The Turkish Valencias are seeing a lot of demand from the Eastern European countries. Although the season started slower, the search for Vitamin C has caused demand to spike. People seem to care less about sizes and specifications, making exporting the produce easier than it would normally be. Although it has been near impossible for one Turkish exporter to compete with Egypt.
After a slower start, a side effect of the coronavirus was a spike in demand for Valencias, says Mustafa Arslan, owner of MDA Agricultural Products. “Valencia season started two months ago slowly, but after the coronavirus started spreading faster, we’ve seen a huge demand. The fact Turkey has put a ban on the export of lemons no doubt affected the demand on Valencia’s as well. The Valencia oranges from the Adana area finished earlier this season, but most companies are keeping their produce in their cold storage for April-May-June to supply their customers in local and the foreign markets. Prices were expensive at the farms, but the euro currency and demand helped us to sell with good prices. Now Cyprus oranges continue mostly. Their quality is higher than us this year, so at the moment we prefer to pack their oranges to be able to supply our clients with better quality. I expect the season will continue as well to the end of June this season.”

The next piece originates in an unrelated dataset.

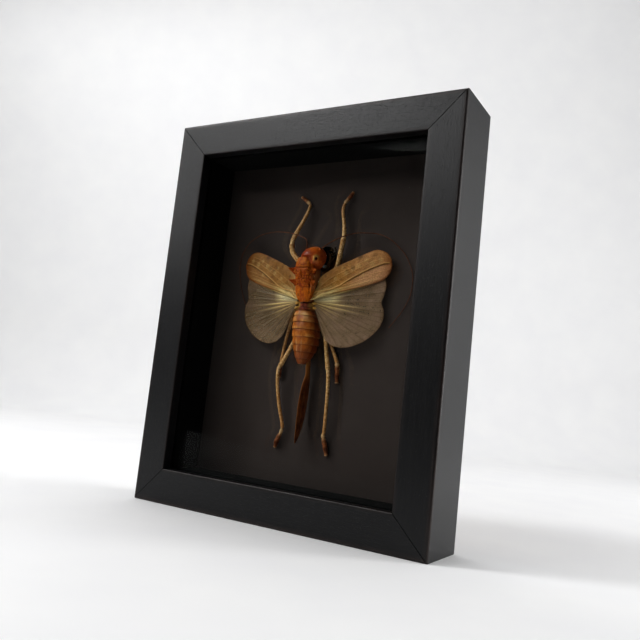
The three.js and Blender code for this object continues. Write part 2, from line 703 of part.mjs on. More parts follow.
function leg({ joints, thorns, lean }) {
  const curve = curveThrough(joints.map(([x, z, lift]) => over(x, z, lift)));
  const girth = joints.map((joint) => joint[3]);
  const radiusAt = (t) => between(girth, t);
  let body = solid(limb(curve, RINGS_PER_JOINT * (joints.length - 1), LEG_SIDES, radiusAt));
  const [x, y, z] = lean;
  thorns.forEach((t, i) => {
    const side = i % 2 === 0 ? 1 : 0.4;
    const direction = new THREE.Vector3(x * side, y - (1 - side), z).normalize();
    const foot = curve.getPoint(t).addScaledVector(direction, radiusAt(t) * 0.7);
    body = body.add(thorn(foot, direction, 1.1, 0.3, 4));
  });
  return body;
}

// Antennae: thin threads from the brow that sweep out and come down to the card
const ANTENNAE = {
  antenna_left: [
    [-2.9, 147.3, 12.4], [-8, 152.9, 11.2], [-16.7, 157.7, 9], [-29, 159.5, 6.4],
    [-40.4, 158.6, 4.2], [-49.5, 154.7, 2.4], [-55, 148.1, 1.2], [-56.3, 140.2, 0.8],
    [-54.7, 131.6, 0.7], [-51.5, 122.5, 0.7], [-47.4, 114.8, 0.7],
  ],
  antenna_right: [
    [5.6, 147.6, 11.4], [11.5, 151.9, 10.2], [17.3, 155.2, 8], [24.3, 157.5, 5.4],
    [35, 157.4, 2.6], [43, 153.9, 1.4], [51.4, 146, 0.8], [56.3, 135.9, 0.7], [56.3, 125.4, 0.7],
    [52.4, 116.3, 0.7], [45.7, 107.2, 0.7],
  ],
};
const ANTENNA_THICK = { base: 0.34, tip: 0.2, sides: 5, steps: 26 };

function antenna(route) {
  const curve = curveThrough(route.map(([x, z, lift]) => over(x, z, lift)));
  const { base, tip, sides, steps } = ANTENNA_THICK;
  return solid(limb(curve, steps, sides, (t) => base + (tip - base) * Math.min(1, 2 * t)));
}

// Pieces that meet are cut back to leave a hair's clearance
const headRoom = egg(GAP);
const thoraxRoom = trunkSolid(THORAX, 9, 14, GAP);
const abdomenRoom = trunkSolid(ABDOMEN, 12, 16, GAP + 0.15);
const sideHeadRoom = headRoom.intersect(layer(-1, COLLAR_LIFT));
const saddle = saddleSolid().subtract(thoraxRoom).subtract(sideHeadRoom);
const head = headSolid().subtract(collarRoom());
const offCard = layer(-40, CARD_CLEAR);

add(specimen, 'head', shaped(head), HEAD_SHELL);
add(specimen, 'mouthparts', shaped(mouthSolid().subtract(headRoom).subtract(offCard)), BLACK_SHELL);
add(specimen, 'pronotum', shaped(saddle), SADDLE_SHELL);
const thorax = trunkSolid(THORAX, 9, 14).subtract(headRoom).subtract(abdomenRoom);
add(specimen, 'thorax', shaped(thorax), TRUNK_SHELL);
add(specimen, 'abdomen', shaped(abdomenSolid(16)), BELLY_SHELL);
add(specimen, 'ovipositor', shaped(trunkSolid(OVIPOSITOR, 14, 10).subtract(abdomenRoom)), BLADE_SHELL);
for (const [name, form] of Object.entries(LEGS)) {
  const body = leg(form).subtract(thoraxRoom).subtract(abdomenRoom).subtract(headRoom);
  add(specimen, name, shaped(body), LIMB_SHELL);
}
for (const [name, route] of Object.entries(ANTENNAE)) {
  add(specimen, name, shaped(antenna(route).subtract(headRoom)), FEELER_SHELL);
}
for (const [side, sign] of [['left', -1], ['right', 1]]) {
  add(specimen, `forewing_${side}`, shaped(forewing(side, sign).subtract(thoraxRoom)), LEATHERY_WING);
  const membrane = hindwing(sign).subtract(thoraxRoom).subtract(abdomenRoom);
  add(specimen, `hindwing_${side}`, shaped(membrane), SMOKY_WING);
}

specimen.position.y = FRONT_Y + CARD_DEPTH;
framed.add(specimen);

export default framed;
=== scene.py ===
# A spread katydid on a charcoal card, behind glass in a deep black box frame.
# Shapes are worked out in millimetres and turned to metres when a piece is made.
# +X is the viewer's right, +Z is up and the glazed front faces -Y.
import math

import bpy
import numpy as np
from mathutils import Matrix, Vector


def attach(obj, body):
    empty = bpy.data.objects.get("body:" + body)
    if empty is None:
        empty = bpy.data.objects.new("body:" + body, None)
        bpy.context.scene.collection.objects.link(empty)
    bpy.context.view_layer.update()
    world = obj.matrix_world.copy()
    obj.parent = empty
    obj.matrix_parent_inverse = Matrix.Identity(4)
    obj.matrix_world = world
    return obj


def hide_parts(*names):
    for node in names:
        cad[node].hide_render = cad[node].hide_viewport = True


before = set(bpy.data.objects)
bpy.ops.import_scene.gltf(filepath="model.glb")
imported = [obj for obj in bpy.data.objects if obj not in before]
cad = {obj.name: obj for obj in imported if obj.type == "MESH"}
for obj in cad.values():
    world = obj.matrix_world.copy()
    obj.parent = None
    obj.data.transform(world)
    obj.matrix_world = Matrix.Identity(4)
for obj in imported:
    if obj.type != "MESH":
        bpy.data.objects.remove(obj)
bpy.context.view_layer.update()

MM = 0.001

# The case
FRAME_WIDTH = 178.0
FRAME_HEIGHT = 220.0
FRAME_DEPTH = 35.0
RAIL_FACE = 19.0
LIP_DEPTH = 6.0
RABBET = 6.0
GAP = 0.3
CARD_DEPTH = 29.7
HANGER = {
    "length": 46, "height": 9, "thick": 0.9, "teeth": 10, "tooth": 1.8, "nail_gap": 36, "round": 2.4, "rise": 0.9,
}
HANGER_PROUD = GAP + HANGER["thick"] + HANGER["rise"]
FRONT_Y = -(FRAME_DEPTH + HANGER_PROUD) / 2
CARD_Y = FRONT_Y + CARD_DEPTH
MIDDLE_Z = FRAME_HEIGHT / 2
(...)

Arslan has noticed that clients currently care less about the sizes and specifications of the Valencias, buyers just want to get quality produce: “Volumes are lower this season. I’d estimate we have about 20 to 30 per cent less quantity than previous season. We expect our total volume for Valencia oranges to be around 350,000 tons. Total orange production was 1,700,000 tons in 2019. But Turkish companies close any gaps with importing orange from Cyprus. That way we’ll always be sure to have enough produce to supply our clients without any issues. Sizes are medium and small mostly. But it seems exporting is easier than usual, as people do not care about size or specifications as much with coronavirus in place. Consumers just care about the vitamin C. That doesn’t mean we don’t do everything to get our customers the best quality we can, which has increased in general over the last couple of years.”
As Egypt had taken a hold of the West European market, Turkey has had its focus on the Eastern European markets: “Russia, Ukraine, East Europe and the Balkan countries are the main market for Turkish Valencias. Transit time is the main factor, as we could not compete with Egypt in West Europe and the Far East countries. The Egyptians have advantages on packing costs and transport costs. But when it comes to nearby countries, our costs are lower than theirs, so we can sell easier in these countries. Most of the Dutch companies do business in Egypt directly, so it puts us in a difficult position to compete with them.” Arslan explains.

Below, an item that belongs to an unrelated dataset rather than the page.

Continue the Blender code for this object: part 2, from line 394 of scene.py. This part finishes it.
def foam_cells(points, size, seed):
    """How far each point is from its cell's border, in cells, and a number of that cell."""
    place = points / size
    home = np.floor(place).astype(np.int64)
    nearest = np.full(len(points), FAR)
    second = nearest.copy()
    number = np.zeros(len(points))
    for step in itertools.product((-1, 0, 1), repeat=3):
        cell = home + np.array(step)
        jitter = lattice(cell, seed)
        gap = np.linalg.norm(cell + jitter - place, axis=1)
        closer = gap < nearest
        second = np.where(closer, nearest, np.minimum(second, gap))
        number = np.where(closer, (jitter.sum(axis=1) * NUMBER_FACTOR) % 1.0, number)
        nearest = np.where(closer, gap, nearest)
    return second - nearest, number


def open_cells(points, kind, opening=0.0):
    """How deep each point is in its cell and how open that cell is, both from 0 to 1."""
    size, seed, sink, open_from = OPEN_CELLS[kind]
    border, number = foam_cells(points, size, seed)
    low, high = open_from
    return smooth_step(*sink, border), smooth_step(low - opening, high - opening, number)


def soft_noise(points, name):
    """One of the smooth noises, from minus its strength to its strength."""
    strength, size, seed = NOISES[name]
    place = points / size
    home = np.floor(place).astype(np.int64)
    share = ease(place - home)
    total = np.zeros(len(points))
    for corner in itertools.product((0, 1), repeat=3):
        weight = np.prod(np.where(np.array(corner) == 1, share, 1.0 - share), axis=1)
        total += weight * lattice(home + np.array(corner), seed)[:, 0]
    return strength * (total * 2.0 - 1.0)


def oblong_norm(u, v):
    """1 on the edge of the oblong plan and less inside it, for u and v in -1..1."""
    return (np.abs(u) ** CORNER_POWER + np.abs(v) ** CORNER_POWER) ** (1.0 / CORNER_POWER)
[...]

Although the world will be dealing with the coronavirus for quite some time to come, Arslan hopes the situation will get closer to how it used to be soon. He does think there will still be consequences for the next seasons as well: “I expect all will be normal in July-August and I wish that really comes true. But I think next season will be equally difficult, because most of the companies around the world will try to get past the economic challenges first. People might change their priorities when it comes to spending their salaries and save more for the future. Also the people will use their salary for much more necessary products and they start saving for their future. This will have an impact on the global economy that will affect every aspect of the business. Our plan is to reduce capacity slightly and work slightly less than we did this year. If companies aren’t careful, they could face a lot of problems. In the agricultural sector a lot of companies are not financially healthy enough to take risks.” he concludes.